The margin of Kilimanjaro's northern ice field, Thompson said, has retreated more than two meters (6.6 feet) in the last two years.

"That's more than two meters' worth of ice lost from a wall 50 meters high ­ that's an enormous amount of ice," said Thompson, who heads a National Science Foundation funded research team that has been tracking the glacial retreat since 2000.

Thompson

Professor Lonnie Thompson. (Photo courtesy Ice Core Paleoclimatology Group, Ohio State University)
Thompson and his colleagues analyzed six ice cores retrieved from Kilimanjaro in 2000. The cores revealed that the region around the mountain has experienced several short term climate changes since the glaciers first formed 11,700 years ago.

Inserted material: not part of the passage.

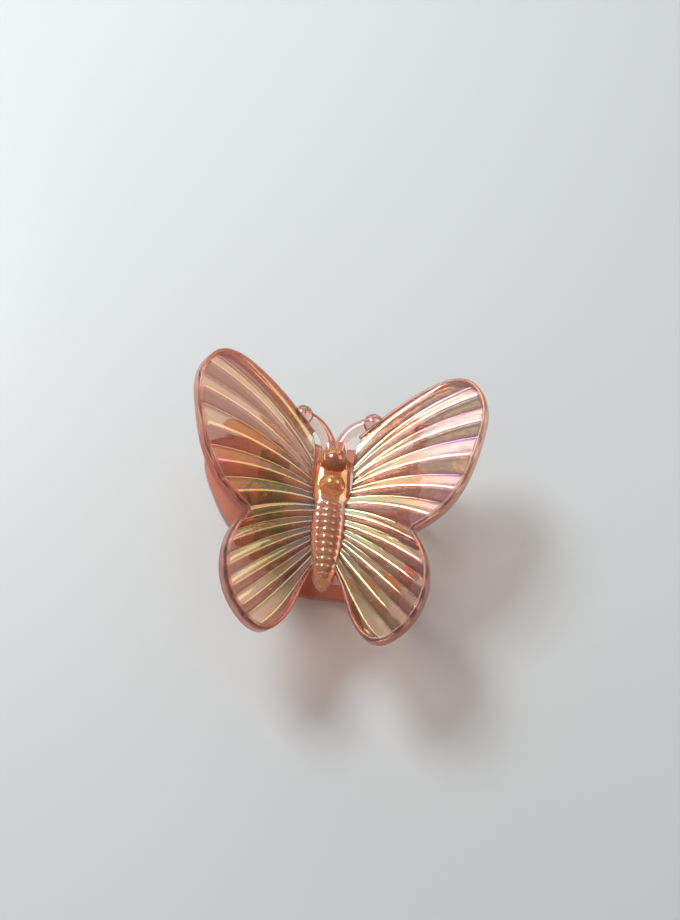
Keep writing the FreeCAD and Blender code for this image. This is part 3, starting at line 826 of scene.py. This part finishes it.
# floor
floor_verts = [(-600, -600, 0), (600, -600, 0), (600, 900, 0), (-600, 900, 0)]
floor = make_mesh("floor", floor_verts, [(0, 1, 2, 3)], smooth=False)
floor_mat = bpy.data.materials.new("floor_look")
floor_mat.use_nodes = True
floor_bsdf = floor_mat.node_tree.nodes["Principled BSDF"]
for socket, value in (("Base Color", (0.625, 0.66, 0.665, 1)), ("Roughness", 0.3), ("IOR", 1.35)):
    floor_bsdf.inputs[socket].default_value = value
paint(floor, floor_mat)

# light: a soft room, brighter towards the back and the left, and three soft lamps
room = bpy.data.worlds.new("soft_room")
bpy.context.scene.world = room
room.use_nodes = True
sky = room.node_tree
background = sky.nodes["Background"]
background.inputs["Strength"].default_value = 0.55
sky_parts = node(sky, "SeparateXYZ")
sky.links.new(node(sky, "TexCoord").outputs["Generated"], sky_parts.inputs[0])
lean = combined(sky, sky_parts.outputs["Y"], combined(sky, sky_parts.outputs["X"], -0.5, "MULTIPLY"))
sky_colour = two_tone(sky, mapped(sky, lean, -1.0, 1.0, 0.0, 1.0),
                      (0.1, (0.42, 0.40, 0.40)), (0.9, (1.0, 1.0, 0.98)))
sky.links.new(sky_colour, background.inputs["Color"])

AIM = Vector((0, 2, 8))


def lamp_from(name, direction, distance, size, power, size_y=None):
    """A rectangular lamp of that size, which shines on the clip from a direction."""
    data = bpy.data.lights.new(name, "AREA")
    data.shape = "RECTANGLE"
    data.size = size * MM
    data.size_y = (size_y or size) * MM
    data.energy = power
    lamp = bpy.data.objects.new(name, data)
    bpy.context.scene.collection.objects.link(lamp)
    toward_lamp = Vector(direction).normalized()
    lamp.location = (AIM + distance * toward_lamp) * MM
    lamp.rotation_euler = (-toward_lamp).to_track_quat("-Z", "Y").to_euler()
    return lamp


lamp_from("key", (-0.51, 0.43, 0.74), 320, 100, 0.84)
lamp_from("backdrop", (-0.40, 0.85, 0.36), 420, 420, 0.32, size_y=150)
fill = lamp_from("fill", (0.66, 0.35, 0.68), 320, 170, 0.22)
fill.visible_diffuse = False

# camera: above and in front, a little to the left, turned about its own axis
AZIMUTH, ELEVATION, ROLL = math.radians(-11.7), math.radians(67.9), math.radians(17.9)
TARGET = Vector((0.76, 6.17, 11.3))
CAMERA_DISTANCE = 190
toward = Vector((math.sin(AZIMUTH) * math.cos(ELEVATION),
                 -math.cos(AZIMUTH) * math.cos(ELEVATION), math.sin(ELEVATION)))
level_right = (-toward).cross(Vector((0, 0, 1))).normalized()
level_up = level_right.cross(-toward)
right = math.cos(ROLL) * level_right + math.sin(ROLL) * level_up
up = -math.sin(ROLL) * level_right + math.cos(ROLL) * level_up
camera_data = bpy.data.cameras.new("camera")
camera_data.sensor_fit = "HORIZONTAL"
camera_data.sensor_width = 36
camera_data.lens = 83.8
camera_data.clip_start = 0.01
camera = bpy.data.objects.new("camera", camera_data)
bpy.context.scene.collection.objects.link(camera)
camera_place = (TARGET + CAMERA_DISTANCE * toward) * MM
turned = Matrix((right, up, toward)).transposed().to_4x4()
camera.matrix_world = Matrix.Translation(camera_place) @ turned
bpy.context.scene.camera = camera
bpy.context.scene.view_settings.view_transform = "Standard"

The ice cores indicated that around 9,500 years ago, Lake Chad, now Africa's fourth largest body of water, spanned an area greater than the Caspian Sea. Evidence also surfaced of a cold spell on the continent that lasted from about 1270 AD to 1850 AD.

Core composition also suggested that at least three prolonged periods of drought have hit Africa over the past 12 millennia. The last of these massive droughts occurred 4,000 years ago and lasted for three centuries, threatening the rule of the Pharaohs and transforming the Sahara Desert into the barren region it is today, Thompson said.

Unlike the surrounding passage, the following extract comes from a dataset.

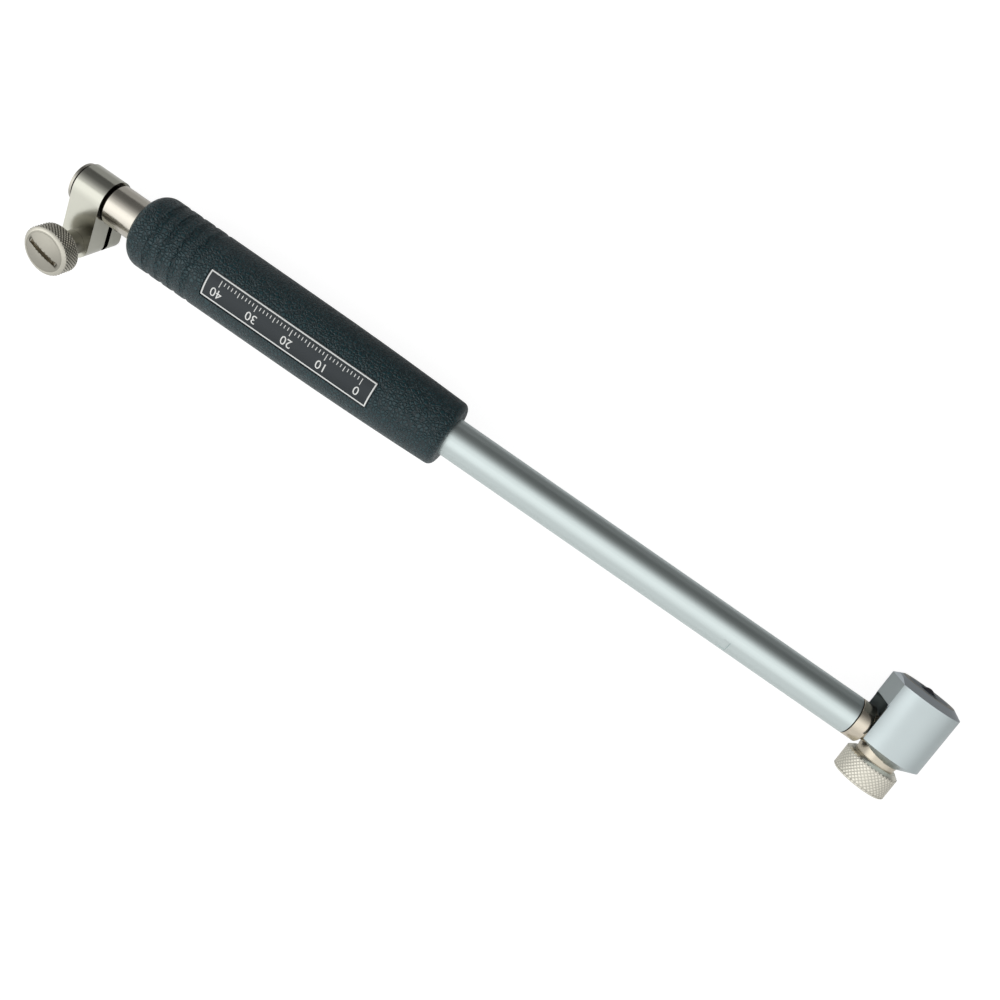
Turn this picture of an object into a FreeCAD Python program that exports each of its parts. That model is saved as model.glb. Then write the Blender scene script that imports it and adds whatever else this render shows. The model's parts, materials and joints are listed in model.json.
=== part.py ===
"""Dial bore gauge body: clamp sleeve, grip, stem and measuring head. Millimetres.

+X runs from the indicator's end to the head, +Y is the way the contact points, +Z is up.
The origin is the centre of the mouth of the bore that takes the indicator's stem.
"""

import FreeCAD, Part
import math
import os

os.makedirs("parts", exist_ok=True)

Vec = FreeCAD.Vector
ALONG_X = Vec(1, 0, 0)
ALONG_Y = Vec(0, 1, 0)
ALONG_Z = Vec(0, 0, 1)

# --- fits and gaps -----------------------------------------------------------
running_fit = 0.03          # radial, shaft in its own bearing
slip_fit = 0.05             # radial, parts turned or slid by hand
body_gap = 0.3              # between parts that move past one another
contact_gap = 0.05          # rest gap between crank pads and what they push

# --- sleeve, ring and clamp --------------------------------------------------
indicator_r = 4.0           # bore for the standard 8 mm indicator stem
indicator_depth = 20.0
sleeve_r = 6.15
sleeve_shown = 11.0         # bare sleeve between clamp and grip
sleeve_in_grip = 14.0
sleeve_chamfer = 0.8
seat_r = 5.6                # turned down for the clamp and its ring
seat_gap = 1.0              # seat left bare between clamp and shoulder
slit_width = 0.8
slit_count = 3
ring_r = 5.9
ring_width = 1.2
ring_groove_depth = 0.4
ring_opening = 3.0
ring_edge = 0.5             # sleeve left outside the ring
clamp_width = 9.0
clamp_wall = 0.95
clamp_slot_shift = 1.3      # slot's middle, away from the screw's head
clamp_spread = 0.9          # how far the far ear slopes out
clamp_slot = 1.8
clamp_angle = -156.0        # direction of the ears about +X, from +Y
clamp_edge = 0.2
screw_offset = 14.0         # screw's axis from the sleeve's axis
thread_r = 1.95
screw_neck_r = 3.3
screw_neck = 6.1
knob_r = 6.85
knob_width = 5.7
knob_chamfer = 0.7
knob_dome_r = 19.4          # crowned face
driver_slot = 1.2
driver_slot_depth = 1.35
driver_cutter_r = 14.0
driver_slot_turn = 16.0

# --- grip and its label ------------------------------------------------------
grip_length = 103.1
grip_r = 10.95
grip_foot_r = 10.05
grip_swell = 54.0           # cylindrical length before the taper
grip_round_top = 4.0
grip_round_foot = 2.0
groove_count = 4
groove_first = 8.0
groove_pitch = 4.2
groove_width = 2.0
groove_depth = 0.45
label_turn = 9.2            # from +Z towards -Y
label_start = 25.8
label_length = 54.9
label_width = 8.5
label_thickness = 0.3
label_inset = 0.5           # depth of its pocket below the grip
label_margin = 0.12
label_corner = 0.7

# --- stem --------------------------------------------------------------------
probe_depth = 150.0         # grip's foot to the measuring axis
stem_r = 5.85
stem_bore_r = 4.4
stem_edge = 0.3
mark_before_axis = 54.4
mark_length = 2.3
mark_width = 3.8
mark_depth = 0.45
mark_angle = 38.0           # from +Z towards -Y
collar_start = 12.9         # collar's upper face before the measuring axis
collar_length = 4.4
collar_groove = 0.25
spigot_length = 16.0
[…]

During that last drought, the ice fields of Kilimanjaro covered less surface than they do today ­ an area now estimated at about 2.6 square kilometers (one square mile), said Douglas Hardy, a geoscientist with the University of Massachusetts at Amherst and coauthor of the "Science" report.

core sample

Ice cores, like this one from the Dasuopu Glacier in the Himalayas, provide an invaluable history of climate changes. (Photo by Lonnie Thompson)
While these findings indicate that Kilimanjaro's glaciers have shrunk before, "the current rate of change is what's unprecedented," Hardy explained.

"In 20 years, we may reach a point where for the first time in 12,000 years there may not be any ice on the mountain," Hardy said. "It's a time of incredible change for these glaciers."

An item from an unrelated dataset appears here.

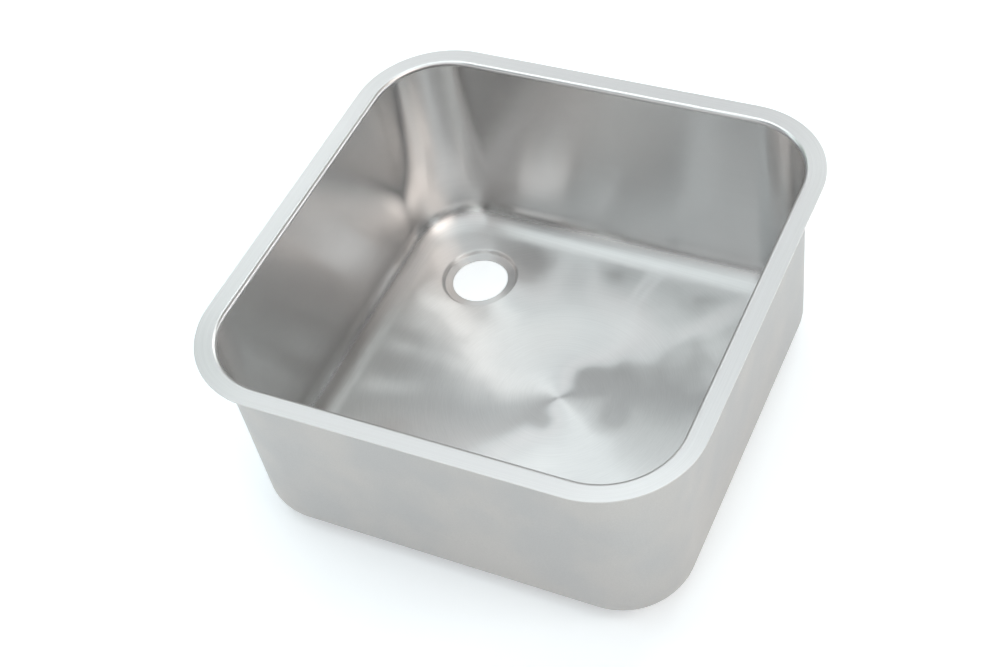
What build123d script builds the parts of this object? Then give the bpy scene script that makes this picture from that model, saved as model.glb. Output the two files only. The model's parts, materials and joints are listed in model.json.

Hardy said this rate of change is consistent with global warming trends seen on other glaciers around the world. But he worries that Kilimanjaro has become an inappropriate poster child for the greenhouse gas effect.

Hardy cautions that the available evidence from satellites, aerial maps and temperature readings is too thin to link global warming conclusively to Kilimanjaro's melting glaciers. Other factors, such as atmospheric humidity and changes in precipitation, might also be at play.

Hardy

Professor Douglas Hardy. (Photo courtesy University of Massachusetts at Amherst)
"It's unfortunate for the credibility of science to use Kilimanjaro as the symbol of global warming when we have much better examples in the world," Hardy said.

Thompson agreed, but stressed that Kilimanjaro's vanishing ice fields should be viewed as part of a larger trend of global climate change currently underway that "should be taken very seriously."